- TASK REQUIREMENTS
What is needed is an exact copy of the lines from the line containing "extrude(amount=rotor_thickness)" to the line containing "zip(*points))), Vector(map(max, zip(*points)))", both lines included, and nothing else.

BEGIN SUPPLIED RECORDS

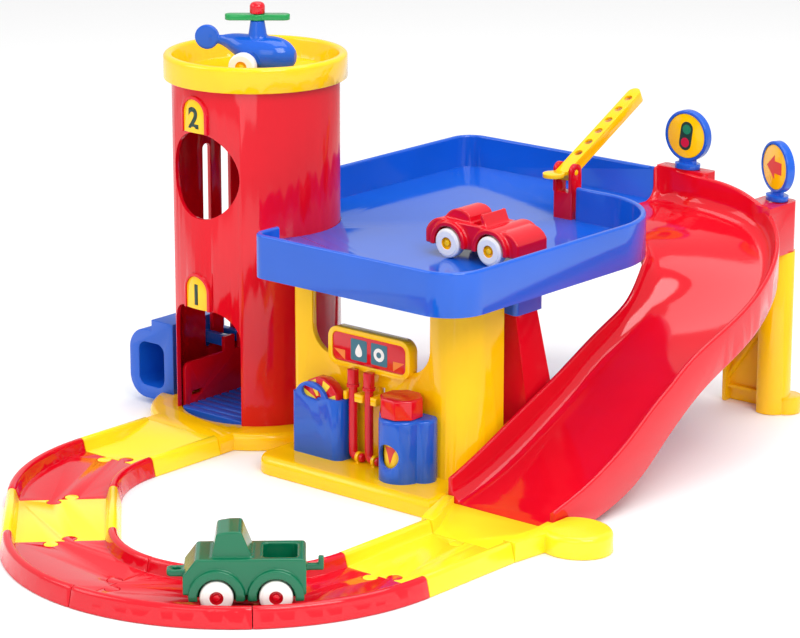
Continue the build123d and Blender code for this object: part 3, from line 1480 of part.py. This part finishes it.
# ================================================================ helicopter
# Each station along the body has its place, half width, half height and middle height.
helicopter_stations = (
    (-25.0, 2.0, 2.2, 19.0),
    (-15.0, 4.0, 4.3, 17.2),
    (-7.0, 8.0, 7.2, 14.6),
    (2.0, 9.5, 9.0, 12.5),
    (10.0, 9.0, 9.0, 12.0),
    (16.5, 6.2, 6.8, 11.6),
    (20.0, 2.5, 3.0, 11.3),
)
helicopter_belly = 3.5
mast_low = 19.0
mast_top = rotor_low - move_gap
mast_pin = 2.0
rotor_thickness = 3.0
rotor_half = 16.5
rotor_width = 6.5
rotor_cap_radius = 3.9
rotor_cap_top = 38.6
tail_x = -27.0
tail_z = 19.3
tail_radius = 6.3
mast_head = rotor_low + rotor_thickness + move_gap
helicopter_axle = (helicopter_axle_x, helicopter_axle_z)
mast_plane = Plane.XY.offset(helicopter_place[2])
mast_spot = helicopter_place[:2]
with BuildPart() as helicopter_body:
    for station_x, half_width, half_height, middle_z in helicopter_stations:
        look = facing(helicopter_heading, helicopter_place[2], *mast_spot)
        with BuildSketch(look.offset(station_x)):
            with Locations((0, middle_z)):
                Ellipse(half_width, half_height)
    loft()
    with BuildSketch(beside(helicopter_place, helicopter_heading, -1.5)):
        with Locations((tail_x, tail_z)):
            Circle(tail_radius)
    extrude(amount=3)
    with BuildSketch(mast_plane.offset(mast_low)):
        with Locations(mast_spot):
            Circle(5.2)
    with BuildSketch(mast_plane.offset(mast_top)):
        with Locations(mast_spot):
            Circle(3.6)
    loft()
    with BuildSketch(mast_plane.offset(mast_top)):
        with Locations(mast_spot):
            Circle(mast_pin)
    extrude(amount=mast_head + 2 - mast_top)
    with BuildSketch(mast_plane):
        with Locations(mast_spot):
            Rectangle(100, 100)
    extrude(amount=helicopter_belly, mode=Mode.SUBTRACT)
    with BuildSketch(beside(helicopter_place, helicopter_heading, -2)):
        with BuildLine():
            Polyline((4, 5), (4, 1.5), (7, move_gap), (14, move_gap), (17, 5), close=True)
        make_face()
    extrude(amount=4)
    for well_face, well_depth in ((well_in, toy_wheel_width), (-well_in, -toy_wheel_width)):
        with BuildSketch(beside(helicopter_place, helicopter_heading, well_face)):
            with Locations(helicopter_axle):
                Circle(well_radius)
        extrude(amount=well_depth, mode=Mode.SUBTRACT)
    with BuildSketch(beside(helicopter_place, helicopter_heading, -fender_out)):
        with Locations(helicopter_axle):
            Circle(toy_axle_radius + pin_gap)
    extrude(amount=2 * fender_out, mode=Mode.SUBTRACT)
helicopter_body.part.label = "helicopter_body"
export_step(helicopter_body.part, "parts/helicopter_body.step")

with BuildPart() as helicopter_rotor:
    with BuildSketch(mast_plane.offset(rotor_low)):
        with Locations(mast_spot):
            SlotOverall(2 * rotor_half, rotor_width, rotation=rotor_heading)
            Circle(rotor_width / 2 + 1)
            Circle(mast_pin + pin_gap, mode=Mode.SUBTRACT)
    extrude(amount=rotor_thickness)
helicopter_rotor.part.label = "helicopter_rotor"
export_step(helicopter_rotor.part, "parts/helicopter_rotor.step")

with BuildPart() as helicopter_cap:
    with BuildSketch(mast_plane.offset(mast_head)):
        with Locations(mast_spot):
            Circle(rotor_cap_radius)
    extrude(amount=rotor_cap_top - mast_head)
    fillet(helicopter_cap.faces().sort_by(Axis.Z)[-1].edges(), radius=2.5)
    with BuildSketch(mast_plane.offset(mast_head)):
        with Locations(mast_spot):
            Circle(mast_pin)
    extrude(amount=2, mode=Mode.SUBTRACT)
helicopter_cap.part.label = "helicopter_cap"
export_step(helicopter_cap.part, "parts/helicopter_cap.step")
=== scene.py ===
# %% [markdown]
# A toy parking garage is a set of glossy moulded plastic parts: a round lift tower, a raised deck,
# a filling station wall, a slide and a road that snaps together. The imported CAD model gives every
# solid its true shape and place. This script adds what the moulding shop and the printer add:
# rounded edges, plastic with a faint moulded skin, and the small printed pictures.

# %% Load the frame
import math

import bmesh
import bpy
from mathutils import Matrix, Vector


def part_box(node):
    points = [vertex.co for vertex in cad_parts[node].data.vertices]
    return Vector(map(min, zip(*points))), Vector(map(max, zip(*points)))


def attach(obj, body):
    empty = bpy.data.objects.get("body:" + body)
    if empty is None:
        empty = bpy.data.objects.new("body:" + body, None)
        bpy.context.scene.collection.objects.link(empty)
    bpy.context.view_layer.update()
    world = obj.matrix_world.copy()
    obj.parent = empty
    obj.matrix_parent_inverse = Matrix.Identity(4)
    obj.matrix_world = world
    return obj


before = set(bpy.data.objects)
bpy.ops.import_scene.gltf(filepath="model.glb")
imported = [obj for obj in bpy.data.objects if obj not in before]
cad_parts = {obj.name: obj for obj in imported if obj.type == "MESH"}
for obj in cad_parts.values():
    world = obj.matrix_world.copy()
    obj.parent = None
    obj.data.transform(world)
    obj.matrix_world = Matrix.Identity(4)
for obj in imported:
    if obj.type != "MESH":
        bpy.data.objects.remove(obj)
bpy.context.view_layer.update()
MM = 0.001

# %% [markdown]
# Colours are given as sRGB hex values. Shaders work in linear light, so one function turns
# a hex value into linear numbers. One more function adds a node with its settings and links, which
# keeps a material readable from top to bottom.


# %% Colour and node helpers
def linear(colour):
    """Linear red, green, blue and alpha of an sRGB hex value."""
    parts = [int(colour[i : i + 2], 16) / 255 for i in (1, 3, 5)]
    return [p / 12.92 if p <= 0.04045 else ((p + 0.055) / 1.055) ** 2.4 for p in parts] + [1.0]


def add_node(tree, kind, settings=None, links=None):
    """Adds a node, sets its properties or sockets by name, and links its inputs."""
    node = tree.nodes.new(kind)
    for key, value in (settings or {}).items():
        if hasattr(node, key):
            setattr(node, key, value)
        else:
            node.inputs[key].default_value = value
    for key, source in (links or {}).items():
        tree.links.new(source, node.inputs[key])
    return node


# %% [markdown]
# Polypropylene and ABS toys come out of a polished steel mould. The surface is glossy, but it is
# never a mirror: the melt leaves a soft waviness a few millimetres long, and handling leaves areas
# that are slightly duller. A little light enters the plastic, which the subsurface weight gives.


# %% Moulded plastic
PATCH_MM = 35
SUBSURFACE_MM = 1.5


def moulded_plastic(name, colour, roughness=0.09, wave_mm=14.0, wave_depth=0.03, inner_light=0.05):
    """Glossy moulded plastic of one colour, with waviness and slightly duller patches."""
    material = bpy.data.materials.new(name)
    material.use_nodes = True
    tree = material.node_tree
    tree.nodes.clear()
    place = add_node(tree, "ShaderNodeTexCoord").outputs["Object"]
    patches = add_node(
        tree,
        "ShaderNodeTexNoise",
        {"Scale": 1 / (PATCH_MM * MM), "Detail": 2.0},
        {"Vector": place},
    )
    dullness = add_node(
        tree,
        "ShaderNodeMapRange",
        {"From Min": 0.3, "From Max": 0.7, "To Min": roughness * 0.85, "To Max": roughness * 1.3},
        {"Value": patches.outputs["Fac"]},
    )
    shade = add_node(
        tree,
        "ShaderNodeMapRange",
        {"From Min": 0.3, "From Max": 0.7, "To Min": 0.96, "To Max": 1.03},
        {"Value": patches.outputs["Fac"]},
    )
    tint = add_node(
        tree,
        "ShaderNodeHueSaturation",
        {"Color": linear(colour)},
        {"Value": shade.outputs["Result"]},
    )
    waves = add_node(
        tree,
        "ShaderNodeTexNoise",
        {"Scale": 1 / (wave_mm * MM), "Detail": 1.0},
        {"Vector": place},
    )
    skin = add_node(
        tree,
        "ShaderNodeBump",
        {"Strength": wave_depth, "Distance": 1.0 * MM},
        {"Height": waves.outputs["Fac"]},
    )
    shader = add_node(
        tree,
        "ShaderNodeBsdfPrincipled",
        {
            "IOR": 1.49,
            "Subsurface Weight": inner_light,
            "Subsurface Radius": (1.0, 0.6, 0.4),
            "Subsurface Scale": SUBSURFACE_MM * MM,
        },
        {
            "Base Color": tint.outputs["Color"],
            "Roughness": dullness.outputs["Result"],
            "Normal": skin.outputs["Normal"],
        },
    )
    add_node(
        tree,
        "ShaderNodeOutputMaterial",
        links={"Surface": shader.outputs["BSDF"]},
    )
    return material


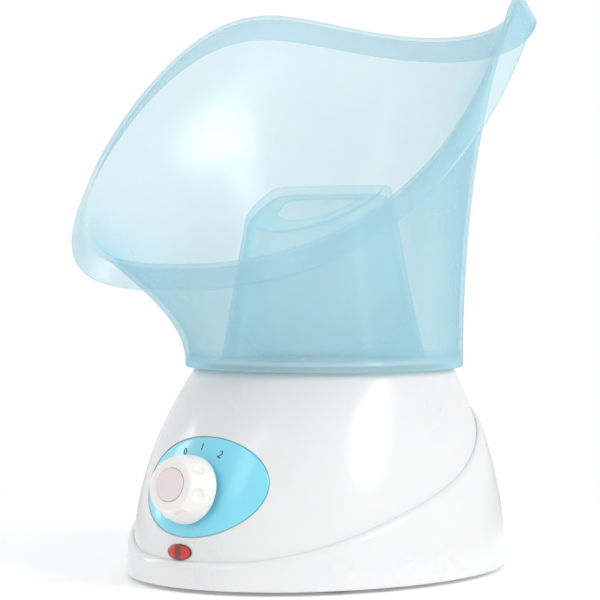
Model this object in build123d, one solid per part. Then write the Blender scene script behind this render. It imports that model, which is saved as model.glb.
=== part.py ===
"""Facial steamer: moulded base with a heated water cup, a rotary power switch,
a lift-out steam funnel and a lift-off face mask.  Millimetres, +Z up, the
control knob towards -Y.  Every piece is modelled about the bowl's upright
axis and moved by AXIS_Y on export, which centres the whole part on Y."""
import os
from math import acos, cos, radians, sin, tan

from build123d import *

# ---- driving dimensions -------------------------------------------------
AXIS_Y = 0.984          # bowl axis, measured from the middle of the whole part

FOOT_H = 2.0            # rubber feet
PLATE_T = 3.0           # bottom plate
WALL = 2.5              # moulded housing wall
SEAM_Z = 102.4          # top of the base, where the mask stands
NECK_R = 65.4           # base radius at the top
SIDE_R, FRONT_R, BACK_R = 85.4, 111.1, 99.5   # base reach at floor level
SIDE_POW, FRONT_POW = 1.92, 2.39              # how late each side curves in
SKIRT_GAP, SKIRT_T = 0.1, 2.4                 # outer band over the housing

MASK_R = 70.3           # mask radius at its foot
MASK_T = 2.2            # mask wall
LIP_R, LIP_DOWN, LIP_LEAN = 3.8, 12.1, 26.5   # rolled lip: roll, drop to its edge, degrees out
MASK_HOLE_R = 56.0
COLLAR_R, COLLAR_T, COLLAR_H = 55.5, 1.5, 4.0

FUNNEL_R, FUNNEL_T = 52.7, 2.0
FUNNEL_TOP_Z, FUNNEL_BACK_Y = 194.6, 8.0      # highest edge of the funnel
FUNNEL_HALF_W, FUNNEL_DEPTH = 36.5, 46.0
FUNNEL_SLOPE = 25.2     # degrees, top plate falling to the front
OUTLET_HALF_W, OUTLET_DEPTH, OUTLET_Y = 22.5, 26.0, 1.5

CUP_R, CUP_FLOOR_Z, CUP_WALL = 35.0, 76.0, 1.5
CUP_FLANGE_R, CUP_SCREW_PCD_R = 47.5, 43.0
DECK_HOLE_R = 38.0

KNOB_Z, KNOB_TILT = 47.3, 14.5                # knob axis on the front panel
KNOB_R, KNOB_WAIST_R, KNOB_FACE_R, KNOB_FACE_H, CAP_R = 16.5, 15.2, 12.3, 16.9, 7.9
KNOB_LIFT = 2.2         # gap between the panel and the knob's rim
DIMPLES, DIMPLE_R, DIMPLE_PCD_R, DIMPLE_H = 7, 4.6, 17.2, 13.2
SHAFT_R = 3.0

DIAL_HALF_W, DIAL_HALF_H, DIAL_Z = 36.2, 23.0, 49.0
DIAL_T, DIAL_GAP = 1.0, 0.5

LAMP_X, LAMP_Z, LAMP_W, LAMP_H = -2.6, 18.8, 15.8, 7.8
GLAND_Z, GLAND_BORE_R = 24.0, 3.3

BOSSES = [(-66, -42), (66, -42), (-56, 56), (56, 56)]   # base screw bosses
FEET = [(-52, -62), (52, -62), (-48, 46), (48, 46)]     # rubber feet


# ---- shared curves ------------------------------------------------------
def reach(z, off=0.0):
    """Half width, front reach and back reach of the base at height z."""
    side = 1 - (z / SEAM_Z) ** SIDE_POW
    front = 1 - (z / SEAM_Z) ** FRONT_POW
    return (NECK_R + (SIDE_R - NECK_R) * side + off,
            NECK_R + (FRONT_R - NECK_R) * front + off,
            NECK_R + (BACK_R - NECK_R) * side + off)


def egg(z, half_w, front, back, mid_y=0.0):
    """Flat face at height z: a half ellipse to the front, another to the back."""
    fore = EllipticalCenterArc((0, mid_y), half_w, front, 180, arc_size=180)
    rear = EllipticalCenterArc((0, mid_y), half_w, back, 0, arc_size=180)
    return Pos(0, 0, z) * make_face(Wire([fore, rear]))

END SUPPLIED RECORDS

- RESULT FOR THIS TASK
    extrude(amount=rotor_thickness)
helicopter_rotor.part.label = "helicopter_rotor"
export_step(helicopter_rotor.part, "parts/helicopter_rotor.step")

with BuildPart() as helicopter_cap:
    with BuildSketch(mast_plane.offset(mast_head)):
        with Locations(mast_spot):
            Circle(rotor_cap_radius)
    extrude(amount=rotor_cap_top - mast_head)
    fillet(helicopter_cap.faces().sort_by(Axis.Z)[-1].edges(), radius=2.5)
    with BuildSketch(mast_plane.offset(mast_head)):
        with Locations(mast_spot):
            Circle(mast_pin)
    extrude(amount=2, mode=Mode.SUBTRACT)
helicopter_cap.part.label = "helicopter_cap"
export_step(helicopter_cap.part, "parts/helicopter_cap.step")
=== scene.py ===
# %% [markdown]
# A toy parking garage is a set of glossy moulded plastic parts: a round lift tower, a raised deck,
# a filling station wall, a slide and a road that snaps together. The imported CAD model gives every
# solid its true shape and place. This script adds what the moulding shop and the printer add:
# rounded edges, plastic with a faint moulded skin, and the small printed pictures.

# %% Load the frame
import math

import bmesh
import bpy
from mathutils import Matrix, Vector


def part_box(node):
    points = [vertex.co for vertex in cad_parts[node].data.vertices]
    return Vector(map(min, zip(*points))), Vector(map(max, zip(*points)))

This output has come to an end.